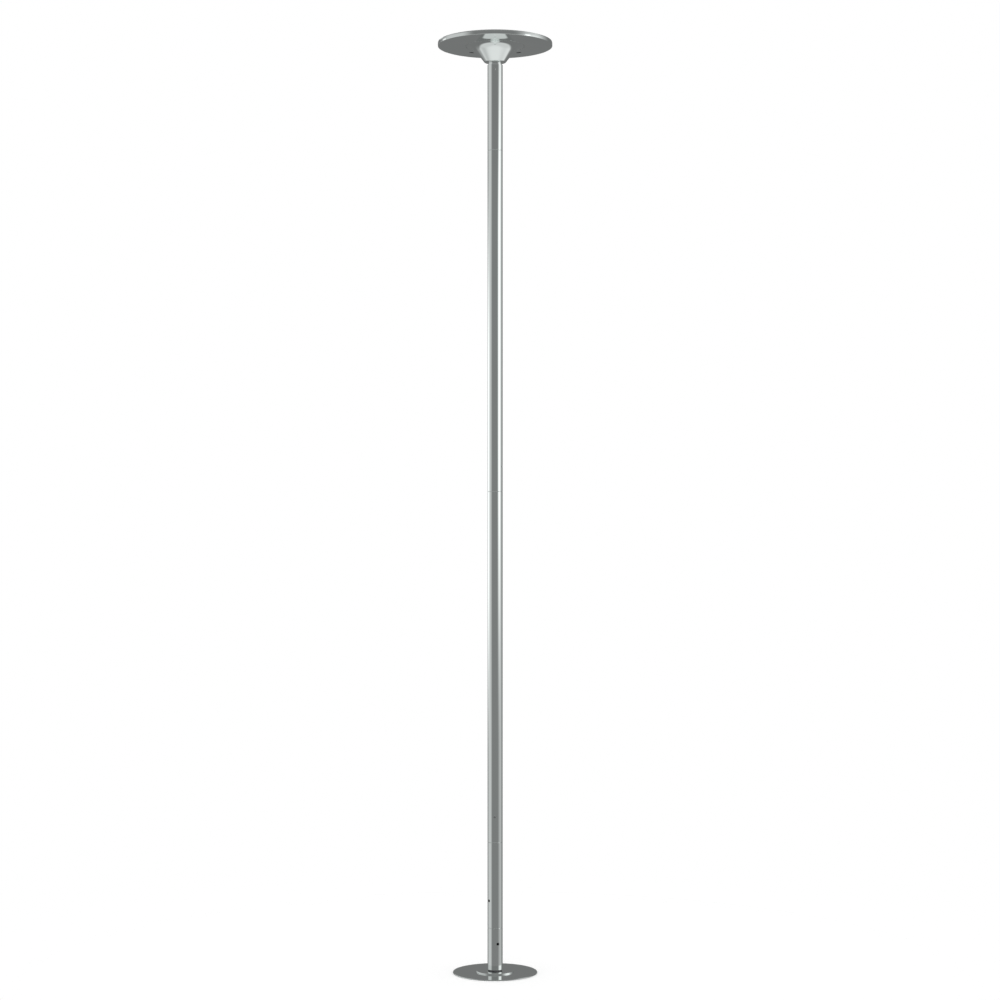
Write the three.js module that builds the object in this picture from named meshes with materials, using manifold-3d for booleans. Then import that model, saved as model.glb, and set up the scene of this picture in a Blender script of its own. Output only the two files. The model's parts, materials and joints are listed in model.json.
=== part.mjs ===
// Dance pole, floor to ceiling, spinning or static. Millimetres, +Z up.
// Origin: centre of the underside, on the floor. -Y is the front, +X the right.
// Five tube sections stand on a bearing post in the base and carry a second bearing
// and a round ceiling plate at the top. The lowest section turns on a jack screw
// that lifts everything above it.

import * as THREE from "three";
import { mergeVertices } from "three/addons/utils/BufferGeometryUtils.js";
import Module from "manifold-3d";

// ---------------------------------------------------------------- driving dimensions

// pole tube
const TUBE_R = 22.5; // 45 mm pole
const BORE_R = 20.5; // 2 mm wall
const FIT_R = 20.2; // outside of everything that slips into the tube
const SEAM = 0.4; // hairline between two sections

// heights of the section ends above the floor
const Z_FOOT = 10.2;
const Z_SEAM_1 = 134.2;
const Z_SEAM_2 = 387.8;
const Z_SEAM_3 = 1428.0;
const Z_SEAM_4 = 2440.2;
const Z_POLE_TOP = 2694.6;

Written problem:
What you return should be the lines from the start of the data through the line with "import Module from", quoted exactly and nothing more.

Expected output:
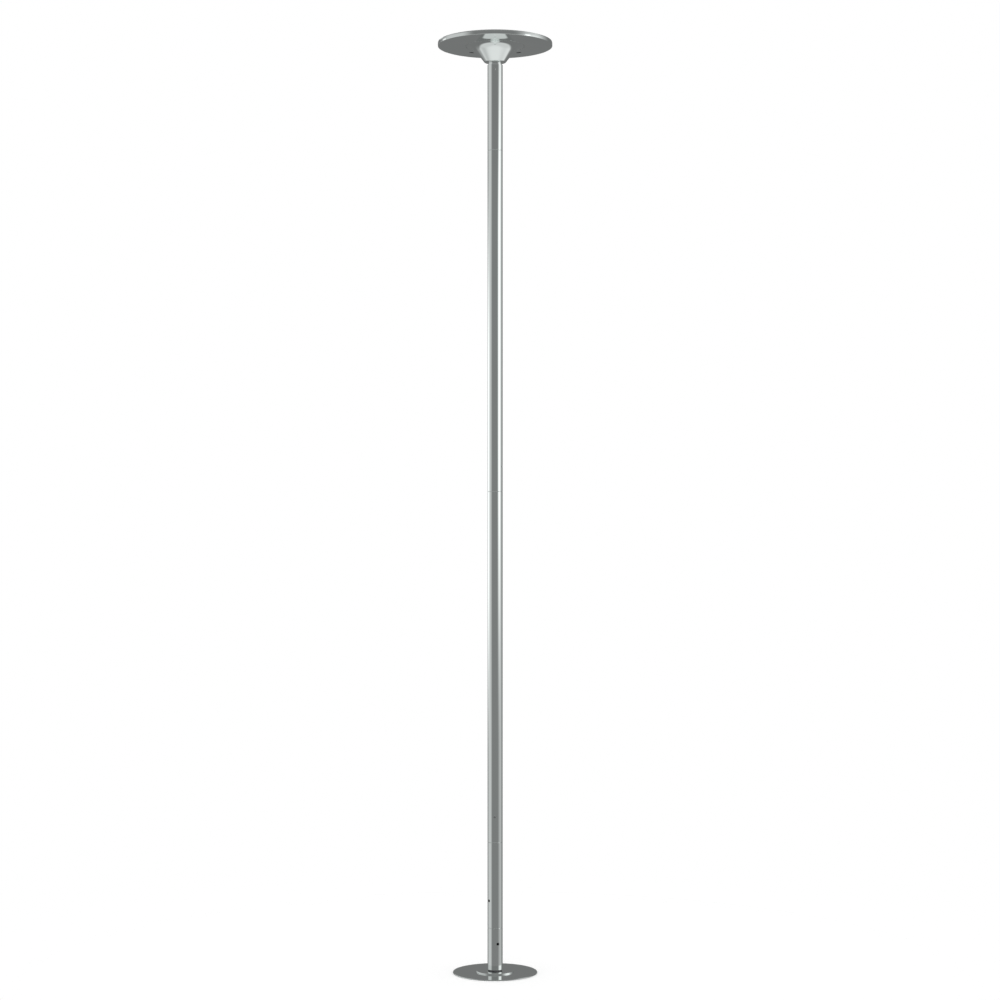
Write the three.js module that builds the object in this picture from named meshes with materials, using manifold-3d for booleans. Then import that model, saved as model.glb, and set up the scene of this picture in a Blender script of its own. Output only the two files. The model's parts, materials and joints are listed in model.json.
=== part.mjs ===
// Dance pole, floor to ceiling, spinning or static. Millimetres, +Z up.
// Origin: centre of the underside, on the floor. -Y is the front, +X the right.
// Five tube sections stand on a bearing post in the base and carry a second bearing
// and a round ceiling plate at the top. The lowest section turns on a jack screw
// that lifts everything above it.

import * as THREE from "three";
import { mergeVertices } from "three/addons/utils/BufferGeometryUtils.js";
import Module from "manifold-3d";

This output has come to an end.